▸ **WHAT THE EXERCISE ASKS**
Every line in the listing below from the one with "build_dress_form()" through the one with "obj.matrix_parent_inverse = Matrix.Identity(4)" is to be reproduced exactly, both ends included; leave out the rest.

▸ **EXTRACTED INFORMATION**
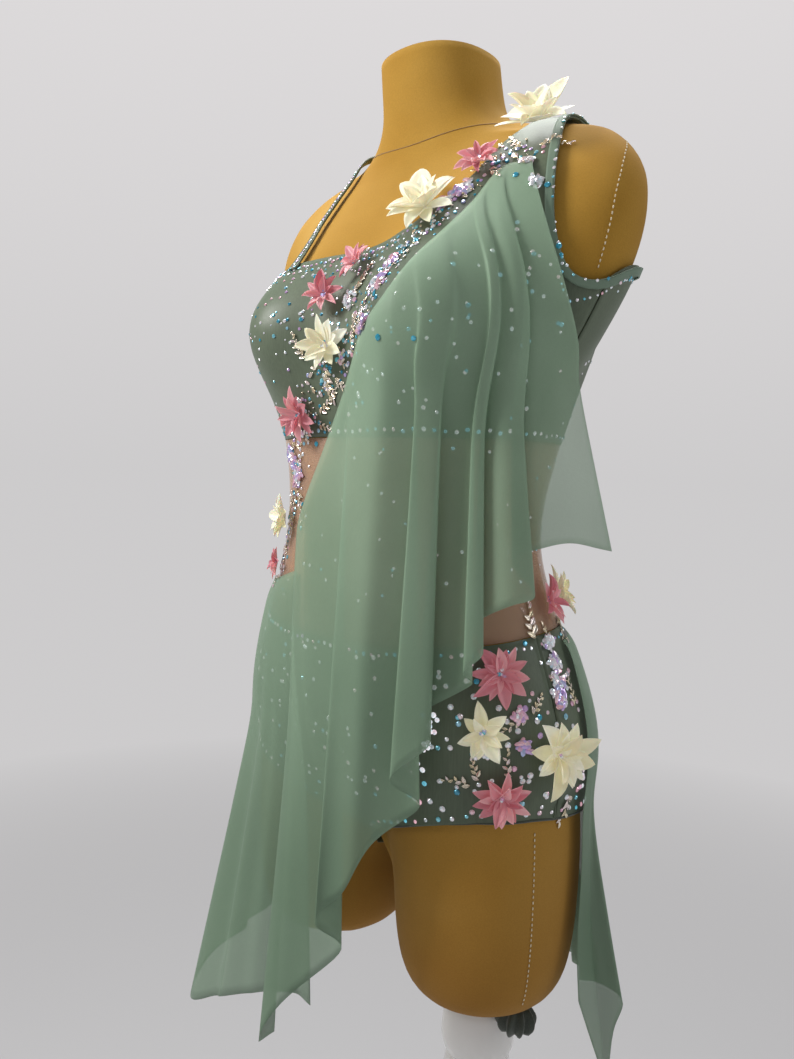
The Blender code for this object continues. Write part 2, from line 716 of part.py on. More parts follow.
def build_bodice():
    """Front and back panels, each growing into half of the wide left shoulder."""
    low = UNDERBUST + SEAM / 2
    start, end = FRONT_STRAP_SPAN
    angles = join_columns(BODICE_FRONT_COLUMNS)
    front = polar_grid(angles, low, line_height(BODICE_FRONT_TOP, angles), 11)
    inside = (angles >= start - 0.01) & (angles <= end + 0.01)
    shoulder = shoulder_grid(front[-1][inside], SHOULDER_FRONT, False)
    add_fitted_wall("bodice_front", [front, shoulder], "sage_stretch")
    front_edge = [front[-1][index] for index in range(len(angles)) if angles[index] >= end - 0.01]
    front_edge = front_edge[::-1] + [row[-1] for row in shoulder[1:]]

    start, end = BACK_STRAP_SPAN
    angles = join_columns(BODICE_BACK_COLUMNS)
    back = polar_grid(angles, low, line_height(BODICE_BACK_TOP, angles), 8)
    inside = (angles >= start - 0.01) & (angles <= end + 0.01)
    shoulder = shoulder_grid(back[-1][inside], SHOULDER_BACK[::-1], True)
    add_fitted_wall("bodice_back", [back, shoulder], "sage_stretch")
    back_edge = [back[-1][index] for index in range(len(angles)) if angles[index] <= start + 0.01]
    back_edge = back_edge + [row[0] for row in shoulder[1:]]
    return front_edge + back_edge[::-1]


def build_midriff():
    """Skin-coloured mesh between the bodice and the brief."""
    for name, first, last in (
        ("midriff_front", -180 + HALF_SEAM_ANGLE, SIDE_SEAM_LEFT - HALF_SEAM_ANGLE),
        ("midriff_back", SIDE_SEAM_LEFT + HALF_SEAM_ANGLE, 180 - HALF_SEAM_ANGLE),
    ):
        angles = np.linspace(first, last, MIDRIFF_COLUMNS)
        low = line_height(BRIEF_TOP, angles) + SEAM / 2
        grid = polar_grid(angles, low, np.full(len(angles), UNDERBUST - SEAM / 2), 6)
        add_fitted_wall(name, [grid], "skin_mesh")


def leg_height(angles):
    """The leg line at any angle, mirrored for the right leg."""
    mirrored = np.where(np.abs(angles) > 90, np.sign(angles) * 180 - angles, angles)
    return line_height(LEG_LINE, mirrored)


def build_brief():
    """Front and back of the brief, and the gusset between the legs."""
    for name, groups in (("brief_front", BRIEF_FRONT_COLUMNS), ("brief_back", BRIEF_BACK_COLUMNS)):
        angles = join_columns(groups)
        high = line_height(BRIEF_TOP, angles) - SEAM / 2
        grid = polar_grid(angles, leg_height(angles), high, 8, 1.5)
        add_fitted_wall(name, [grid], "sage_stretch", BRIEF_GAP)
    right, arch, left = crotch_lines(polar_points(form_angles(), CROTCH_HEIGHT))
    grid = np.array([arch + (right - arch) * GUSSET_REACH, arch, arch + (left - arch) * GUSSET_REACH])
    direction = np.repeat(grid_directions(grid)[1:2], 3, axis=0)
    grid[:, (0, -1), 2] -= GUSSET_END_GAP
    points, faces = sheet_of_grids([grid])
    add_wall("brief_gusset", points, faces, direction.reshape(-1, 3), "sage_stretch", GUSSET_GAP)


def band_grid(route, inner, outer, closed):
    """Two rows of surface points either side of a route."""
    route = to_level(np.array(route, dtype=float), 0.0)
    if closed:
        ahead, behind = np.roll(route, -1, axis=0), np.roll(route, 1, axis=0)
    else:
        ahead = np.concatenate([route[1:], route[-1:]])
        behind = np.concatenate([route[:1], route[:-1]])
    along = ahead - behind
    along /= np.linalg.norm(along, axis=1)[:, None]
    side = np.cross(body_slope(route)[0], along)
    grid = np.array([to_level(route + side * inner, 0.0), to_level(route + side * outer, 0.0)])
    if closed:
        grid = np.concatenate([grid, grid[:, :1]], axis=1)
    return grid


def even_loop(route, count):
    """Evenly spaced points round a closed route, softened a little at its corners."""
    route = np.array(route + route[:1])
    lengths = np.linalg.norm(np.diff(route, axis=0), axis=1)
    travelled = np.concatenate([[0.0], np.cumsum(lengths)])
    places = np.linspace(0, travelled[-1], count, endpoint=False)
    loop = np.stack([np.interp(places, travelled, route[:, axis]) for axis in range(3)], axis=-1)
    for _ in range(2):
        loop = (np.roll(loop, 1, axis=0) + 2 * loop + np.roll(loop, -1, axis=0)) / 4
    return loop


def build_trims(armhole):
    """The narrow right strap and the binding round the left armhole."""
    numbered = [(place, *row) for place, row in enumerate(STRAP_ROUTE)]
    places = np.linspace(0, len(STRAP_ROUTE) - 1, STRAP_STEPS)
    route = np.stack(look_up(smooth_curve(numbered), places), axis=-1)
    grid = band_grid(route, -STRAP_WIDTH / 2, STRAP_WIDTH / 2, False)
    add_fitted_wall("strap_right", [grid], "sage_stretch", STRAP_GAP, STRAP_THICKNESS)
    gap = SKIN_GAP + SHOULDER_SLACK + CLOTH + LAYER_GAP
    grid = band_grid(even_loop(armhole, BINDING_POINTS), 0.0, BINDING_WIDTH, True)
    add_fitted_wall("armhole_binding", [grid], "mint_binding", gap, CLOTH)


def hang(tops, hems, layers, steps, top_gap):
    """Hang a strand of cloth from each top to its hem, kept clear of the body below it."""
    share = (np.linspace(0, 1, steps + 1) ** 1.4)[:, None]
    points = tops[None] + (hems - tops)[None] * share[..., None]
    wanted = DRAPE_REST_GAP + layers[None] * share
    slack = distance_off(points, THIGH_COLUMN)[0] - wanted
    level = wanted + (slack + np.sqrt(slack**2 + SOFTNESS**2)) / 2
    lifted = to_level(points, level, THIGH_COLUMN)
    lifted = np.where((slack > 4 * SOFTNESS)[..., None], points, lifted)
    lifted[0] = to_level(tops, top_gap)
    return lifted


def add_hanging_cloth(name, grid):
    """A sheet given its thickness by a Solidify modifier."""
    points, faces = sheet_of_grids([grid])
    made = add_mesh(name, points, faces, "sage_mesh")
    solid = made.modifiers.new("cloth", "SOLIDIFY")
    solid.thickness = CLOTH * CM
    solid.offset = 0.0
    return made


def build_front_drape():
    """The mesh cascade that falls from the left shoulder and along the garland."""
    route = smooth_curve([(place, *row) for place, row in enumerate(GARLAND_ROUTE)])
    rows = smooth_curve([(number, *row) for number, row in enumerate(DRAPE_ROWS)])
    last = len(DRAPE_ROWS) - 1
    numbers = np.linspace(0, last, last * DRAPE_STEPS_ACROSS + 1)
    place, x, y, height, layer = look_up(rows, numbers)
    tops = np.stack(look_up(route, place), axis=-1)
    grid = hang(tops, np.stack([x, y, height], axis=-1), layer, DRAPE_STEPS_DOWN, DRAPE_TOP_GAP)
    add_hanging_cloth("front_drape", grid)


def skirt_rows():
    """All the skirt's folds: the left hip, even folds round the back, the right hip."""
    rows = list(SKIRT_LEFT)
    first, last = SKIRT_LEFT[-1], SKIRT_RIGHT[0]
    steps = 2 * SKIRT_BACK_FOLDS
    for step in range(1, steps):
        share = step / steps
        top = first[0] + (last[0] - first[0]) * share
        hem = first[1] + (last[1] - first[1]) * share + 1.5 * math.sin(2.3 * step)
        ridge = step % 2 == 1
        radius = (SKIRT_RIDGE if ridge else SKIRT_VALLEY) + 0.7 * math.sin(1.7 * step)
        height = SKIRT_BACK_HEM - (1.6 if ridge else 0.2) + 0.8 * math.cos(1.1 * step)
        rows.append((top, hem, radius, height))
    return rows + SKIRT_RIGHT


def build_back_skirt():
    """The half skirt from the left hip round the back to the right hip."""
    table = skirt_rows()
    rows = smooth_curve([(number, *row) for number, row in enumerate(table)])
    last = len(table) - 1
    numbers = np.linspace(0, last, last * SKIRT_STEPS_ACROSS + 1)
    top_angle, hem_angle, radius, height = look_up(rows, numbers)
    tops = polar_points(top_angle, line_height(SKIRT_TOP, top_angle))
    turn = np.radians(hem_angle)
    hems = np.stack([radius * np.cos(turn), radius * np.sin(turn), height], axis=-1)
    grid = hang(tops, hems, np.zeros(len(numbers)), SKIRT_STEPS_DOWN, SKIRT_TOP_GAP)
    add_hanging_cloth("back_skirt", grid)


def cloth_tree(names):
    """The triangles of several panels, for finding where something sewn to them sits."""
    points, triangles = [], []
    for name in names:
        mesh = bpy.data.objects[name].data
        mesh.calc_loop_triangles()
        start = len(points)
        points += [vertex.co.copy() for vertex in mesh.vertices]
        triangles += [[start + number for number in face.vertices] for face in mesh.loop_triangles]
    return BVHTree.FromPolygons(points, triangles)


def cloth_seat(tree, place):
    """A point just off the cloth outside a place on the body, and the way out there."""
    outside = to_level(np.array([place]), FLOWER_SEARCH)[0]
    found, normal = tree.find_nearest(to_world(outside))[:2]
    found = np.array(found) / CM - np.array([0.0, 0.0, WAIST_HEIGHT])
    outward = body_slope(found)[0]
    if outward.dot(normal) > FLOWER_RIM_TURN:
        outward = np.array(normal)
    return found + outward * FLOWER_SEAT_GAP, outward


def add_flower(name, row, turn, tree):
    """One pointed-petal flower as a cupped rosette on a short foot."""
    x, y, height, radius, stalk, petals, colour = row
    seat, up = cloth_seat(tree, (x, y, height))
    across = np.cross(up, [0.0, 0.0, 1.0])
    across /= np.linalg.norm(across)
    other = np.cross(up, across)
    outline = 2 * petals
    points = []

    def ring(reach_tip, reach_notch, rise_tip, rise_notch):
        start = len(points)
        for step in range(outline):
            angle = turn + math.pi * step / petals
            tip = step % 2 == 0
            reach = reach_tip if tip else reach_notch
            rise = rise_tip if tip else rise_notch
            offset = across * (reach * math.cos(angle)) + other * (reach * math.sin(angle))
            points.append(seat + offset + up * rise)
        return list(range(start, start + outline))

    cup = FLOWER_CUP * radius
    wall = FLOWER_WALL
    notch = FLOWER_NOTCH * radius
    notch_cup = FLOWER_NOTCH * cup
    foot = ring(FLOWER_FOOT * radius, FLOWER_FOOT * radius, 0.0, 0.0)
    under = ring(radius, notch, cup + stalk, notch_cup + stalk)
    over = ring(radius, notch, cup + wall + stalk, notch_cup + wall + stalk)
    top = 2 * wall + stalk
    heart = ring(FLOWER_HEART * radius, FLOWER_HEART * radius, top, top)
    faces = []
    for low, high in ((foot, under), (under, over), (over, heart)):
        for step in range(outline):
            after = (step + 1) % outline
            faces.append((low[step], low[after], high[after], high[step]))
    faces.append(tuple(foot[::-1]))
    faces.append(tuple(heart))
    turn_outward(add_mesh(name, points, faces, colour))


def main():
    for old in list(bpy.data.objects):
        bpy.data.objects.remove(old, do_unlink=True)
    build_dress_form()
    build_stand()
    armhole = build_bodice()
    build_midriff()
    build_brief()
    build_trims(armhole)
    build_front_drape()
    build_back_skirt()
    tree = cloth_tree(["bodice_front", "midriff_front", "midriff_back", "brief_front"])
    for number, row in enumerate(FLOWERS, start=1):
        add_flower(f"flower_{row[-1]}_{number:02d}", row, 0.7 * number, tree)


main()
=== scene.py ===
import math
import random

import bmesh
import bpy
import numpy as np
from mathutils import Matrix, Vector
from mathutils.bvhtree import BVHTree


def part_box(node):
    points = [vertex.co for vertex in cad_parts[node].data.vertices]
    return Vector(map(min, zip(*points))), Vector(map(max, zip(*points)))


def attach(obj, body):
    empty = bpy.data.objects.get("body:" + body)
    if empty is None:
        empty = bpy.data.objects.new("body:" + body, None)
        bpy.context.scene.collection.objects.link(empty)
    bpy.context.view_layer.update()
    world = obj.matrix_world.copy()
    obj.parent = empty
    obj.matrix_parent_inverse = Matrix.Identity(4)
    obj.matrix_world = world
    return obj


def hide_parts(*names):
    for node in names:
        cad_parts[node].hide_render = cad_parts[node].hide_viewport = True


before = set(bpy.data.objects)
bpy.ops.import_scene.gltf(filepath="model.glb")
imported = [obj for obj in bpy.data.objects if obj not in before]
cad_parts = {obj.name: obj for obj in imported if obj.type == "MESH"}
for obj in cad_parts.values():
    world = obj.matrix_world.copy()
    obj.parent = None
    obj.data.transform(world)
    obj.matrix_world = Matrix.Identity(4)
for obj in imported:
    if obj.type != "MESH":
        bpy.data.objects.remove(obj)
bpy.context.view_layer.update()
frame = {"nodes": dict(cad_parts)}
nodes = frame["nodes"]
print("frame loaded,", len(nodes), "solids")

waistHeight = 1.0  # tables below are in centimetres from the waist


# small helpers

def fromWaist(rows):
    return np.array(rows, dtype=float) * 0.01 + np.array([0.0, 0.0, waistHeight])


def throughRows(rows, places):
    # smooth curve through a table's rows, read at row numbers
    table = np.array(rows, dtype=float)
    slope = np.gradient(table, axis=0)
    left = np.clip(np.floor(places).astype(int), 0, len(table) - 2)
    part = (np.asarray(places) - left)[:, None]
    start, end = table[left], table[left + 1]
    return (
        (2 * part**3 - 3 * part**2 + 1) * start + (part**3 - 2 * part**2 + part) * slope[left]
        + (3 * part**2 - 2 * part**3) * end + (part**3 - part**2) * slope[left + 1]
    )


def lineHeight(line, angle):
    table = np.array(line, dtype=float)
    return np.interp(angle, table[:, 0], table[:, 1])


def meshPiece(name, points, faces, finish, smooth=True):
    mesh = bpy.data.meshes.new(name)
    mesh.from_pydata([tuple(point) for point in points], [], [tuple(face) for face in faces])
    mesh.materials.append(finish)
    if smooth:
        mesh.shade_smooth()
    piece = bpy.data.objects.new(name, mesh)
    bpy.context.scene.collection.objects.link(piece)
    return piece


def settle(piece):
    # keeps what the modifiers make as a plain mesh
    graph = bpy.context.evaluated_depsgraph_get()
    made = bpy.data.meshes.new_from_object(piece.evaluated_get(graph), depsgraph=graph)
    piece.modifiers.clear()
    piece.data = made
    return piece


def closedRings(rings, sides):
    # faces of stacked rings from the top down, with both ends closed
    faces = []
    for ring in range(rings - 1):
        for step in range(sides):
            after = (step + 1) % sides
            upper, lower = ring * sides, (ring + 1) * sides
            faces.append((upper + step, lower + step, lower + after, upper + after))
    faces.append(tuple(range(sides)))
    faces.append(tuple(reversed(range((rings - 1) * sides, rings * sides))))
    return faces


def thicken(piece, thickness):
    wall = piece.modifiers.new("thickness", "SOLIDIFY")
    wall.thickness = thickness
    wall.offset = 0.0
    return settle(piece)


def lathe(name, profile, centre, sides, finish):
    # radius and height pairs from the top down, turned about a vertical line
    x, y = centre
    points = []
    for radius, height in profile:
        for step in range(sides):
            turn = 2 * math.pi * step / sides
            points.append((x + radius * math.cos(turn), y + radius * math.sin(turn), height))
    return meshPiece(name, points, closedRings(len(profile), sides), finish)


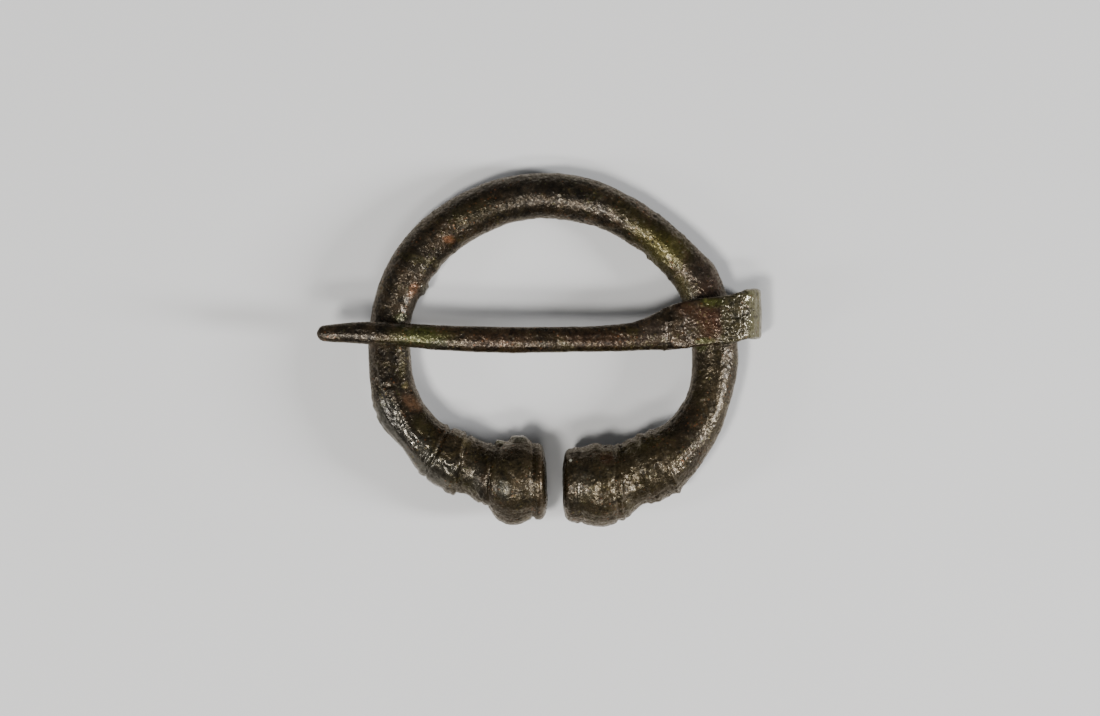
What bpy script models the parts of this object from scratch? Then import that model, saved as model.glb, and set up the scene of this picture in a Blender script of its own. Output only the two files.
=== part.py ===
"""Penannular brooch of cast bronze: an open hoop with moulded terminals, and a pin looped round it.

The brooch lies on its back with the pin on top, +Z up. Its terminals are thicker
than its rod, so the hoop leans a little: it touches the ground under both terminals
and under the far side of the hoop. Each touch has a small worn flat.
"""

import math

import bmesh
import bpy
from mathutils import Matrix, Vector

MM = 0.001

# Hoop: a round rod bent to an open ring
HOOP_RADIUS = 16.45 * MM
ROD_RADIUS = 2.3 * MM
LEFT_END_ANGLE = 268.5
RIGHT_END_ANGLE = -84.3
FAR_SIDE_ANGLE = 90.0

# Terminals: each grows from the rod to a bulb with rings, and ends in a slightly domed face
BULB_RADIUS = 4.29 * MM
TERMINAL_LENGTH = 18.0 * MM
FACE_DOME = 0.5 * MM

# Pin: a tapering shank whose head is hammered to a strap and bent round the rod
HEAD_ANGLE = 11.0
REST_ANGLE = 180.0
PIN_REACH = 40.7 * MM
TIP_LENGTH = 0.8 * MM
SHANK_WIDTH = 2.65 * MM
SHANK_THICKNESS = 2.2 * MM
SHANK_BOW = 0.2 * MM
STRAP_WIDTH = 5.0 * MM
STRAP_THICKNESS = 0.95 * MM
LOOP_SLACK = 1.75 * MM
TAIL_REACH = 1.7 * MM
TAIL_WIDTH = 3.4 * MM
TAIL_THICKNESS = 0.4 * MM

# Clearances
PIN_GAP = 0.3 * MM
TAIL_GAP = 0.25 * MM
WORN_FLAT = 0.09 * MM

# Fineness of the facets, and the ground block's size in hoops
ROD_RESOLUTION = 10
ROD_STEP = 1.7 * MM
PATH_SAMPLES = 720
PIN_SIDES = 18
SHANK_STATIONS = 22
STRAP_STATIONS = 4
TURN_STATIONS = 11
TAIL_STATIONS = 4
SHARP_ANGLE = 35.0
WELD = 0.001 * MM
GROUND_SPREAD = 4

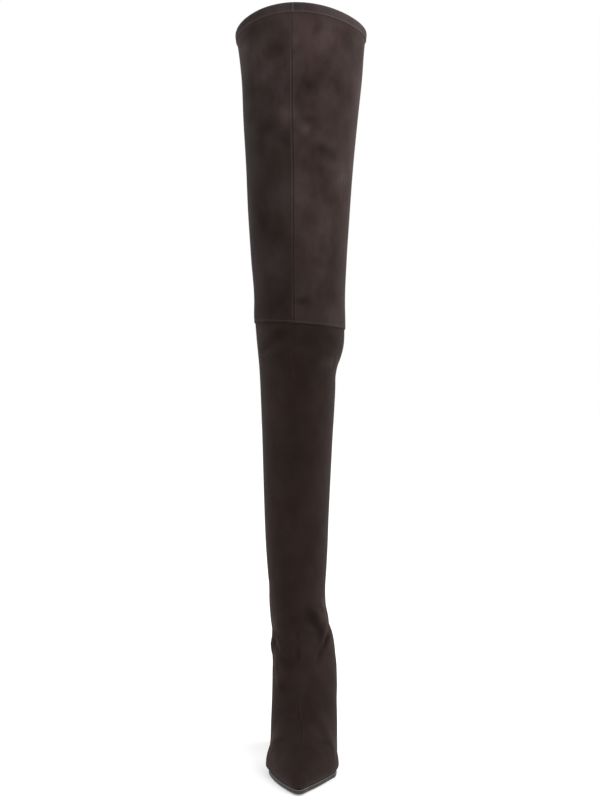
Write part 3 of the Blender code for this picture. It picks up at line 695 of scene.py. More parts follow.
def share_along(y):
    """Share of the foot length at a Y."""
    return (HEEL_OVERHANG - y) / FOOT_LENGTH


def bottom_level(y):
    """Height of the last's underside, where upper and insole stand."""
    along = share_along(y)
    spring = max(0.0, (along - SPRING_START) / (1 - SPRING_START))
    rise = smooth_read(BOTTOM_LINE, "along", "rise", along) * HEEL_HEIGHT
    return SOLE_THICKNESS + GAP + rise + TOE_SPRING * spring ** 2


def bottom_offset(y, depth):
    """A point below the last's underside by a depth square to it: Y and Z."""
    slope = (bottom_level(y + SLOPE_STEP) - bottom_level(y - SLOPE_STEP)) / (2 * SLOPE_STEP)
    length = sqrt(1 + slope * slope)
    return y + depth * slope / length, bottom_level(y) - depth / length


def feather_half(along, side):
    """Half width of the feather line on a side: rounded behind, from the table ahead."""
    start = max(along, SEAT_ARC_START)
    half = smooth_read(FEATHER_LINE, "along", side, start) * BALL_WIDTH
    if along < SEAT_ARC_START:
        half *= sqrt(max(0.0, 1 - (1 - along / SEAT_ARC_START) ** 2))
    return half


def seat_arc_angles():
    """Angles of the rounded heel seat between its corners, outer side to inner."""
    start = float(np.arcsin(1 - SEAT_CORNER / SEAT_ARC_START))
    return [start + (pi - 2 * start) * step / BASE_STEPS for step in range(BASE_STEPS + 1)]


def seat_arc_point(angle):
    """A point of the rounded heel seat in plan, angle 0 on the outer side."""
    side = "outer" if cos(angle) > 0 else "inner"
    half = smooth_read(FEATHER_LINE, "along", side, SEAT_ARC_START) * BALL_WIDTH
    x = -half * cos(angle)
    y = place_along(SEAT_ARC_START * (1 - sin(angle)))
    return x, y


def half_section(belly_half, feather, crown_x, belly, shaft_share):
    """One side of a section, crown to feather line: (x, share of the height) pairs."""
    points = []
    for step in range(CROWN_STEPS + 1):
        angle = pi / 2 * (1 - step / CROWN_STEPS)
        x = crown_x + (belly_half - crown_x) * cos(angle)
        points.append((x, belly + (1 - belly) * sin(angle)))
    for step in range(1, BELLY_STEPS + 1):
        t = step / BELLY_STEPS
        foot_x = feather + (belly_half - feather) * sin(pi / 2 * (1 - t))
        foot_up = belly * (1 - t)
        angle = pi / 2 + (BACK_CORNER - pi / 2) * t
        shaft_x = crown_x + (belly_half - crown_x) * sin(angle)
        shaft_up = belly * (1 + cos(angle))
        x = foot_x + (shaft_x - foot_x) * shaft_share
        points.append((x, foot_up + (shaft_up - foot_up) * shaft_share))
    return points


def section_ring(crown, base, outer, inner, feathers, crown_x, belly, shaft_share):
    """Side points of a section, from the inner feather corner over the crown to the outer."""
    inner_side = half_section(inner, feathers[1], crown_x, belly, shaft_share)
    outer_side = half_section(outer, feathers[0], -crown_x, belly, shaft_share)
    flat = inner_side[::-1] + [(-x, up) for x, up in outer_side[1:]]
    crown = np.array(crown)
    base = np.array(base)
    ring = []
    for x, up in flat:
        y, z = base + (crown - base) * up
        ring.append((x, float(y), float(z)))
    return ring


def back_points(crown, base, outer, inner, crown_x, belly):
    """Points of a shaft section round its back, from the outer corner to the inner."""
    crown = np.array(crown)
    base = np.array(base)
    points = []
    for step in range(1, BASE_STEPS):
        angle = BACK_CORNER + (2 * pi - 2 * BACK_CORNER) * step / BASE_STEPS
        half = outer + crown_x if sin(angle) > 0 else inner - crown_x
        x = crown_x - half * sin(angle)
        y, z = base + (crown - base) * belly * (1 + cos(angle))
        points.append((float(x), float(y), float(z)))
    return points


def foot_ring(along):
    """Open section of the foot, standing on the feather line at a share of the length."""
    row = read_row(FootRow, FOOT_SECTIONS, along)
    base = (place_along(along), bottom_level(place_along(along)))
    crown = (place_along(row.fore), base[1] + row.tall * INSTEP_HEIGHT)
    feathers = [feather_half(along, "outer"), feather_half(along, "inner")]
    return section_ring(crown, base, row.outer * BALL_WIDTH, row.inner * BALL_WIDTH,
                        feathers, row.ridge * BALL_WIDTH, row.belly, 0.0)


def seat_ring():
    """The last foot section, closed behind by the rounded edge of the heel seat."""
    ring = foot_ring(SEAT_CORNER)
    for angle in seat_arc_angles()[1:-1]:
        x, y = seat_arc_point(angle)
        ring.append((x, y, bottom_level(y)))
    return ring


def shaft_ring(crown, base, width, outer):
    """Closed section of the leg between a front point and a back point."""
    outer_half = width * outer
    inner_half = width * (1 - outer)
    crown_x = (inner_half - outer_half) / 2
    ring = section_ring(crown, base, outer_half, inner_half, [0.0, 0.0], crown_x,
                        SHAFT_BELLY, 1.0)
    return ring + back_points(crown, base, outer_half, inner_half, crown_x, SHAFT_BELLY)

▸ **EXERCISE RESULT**
    build_dress_form()
    build_stand()
    armhole = build_bodice()
    build_midriff()
    build_brief()
    build_trims(armhole)
    build_front_drape()
    build_back_skirt()
    tree = cloth_tree(["bodice_front", "midriff_front", "midriff_back", "brief_front"])
    for number, row in enumerate(FLOWERS, start=1):
        add_flower(f"flower_{row[-1]}_{number:02d}", row, 0.7 * number, tree)


main()
=== scene.py ===
import math
import random

import bmesh
import bpy
import numpy as np
from mathutils import Matrix, Vector
from mathutils.bvhtree import BVHTree


def part_box(node):
    points = [vertex.co for vertex in cad_parts[node].data.vertices]
    return Vector(map(min, zip(*points))), Vector(map(max, zip(*points)))


def attach(obj, body):
    empty = bpy.data.objects.get("body:" + body)
    if empty is None:
        empty = bpy.data.objects.new("body:" + body, None)
        bpy.context.scene.collection.objects.link(empty)
    bpy.context.view_layer.update()
    world = obj.matrix_world.copy()
    obj.parent = empty
    obj.matrix_parent_inverse = Matrix.Identity(4)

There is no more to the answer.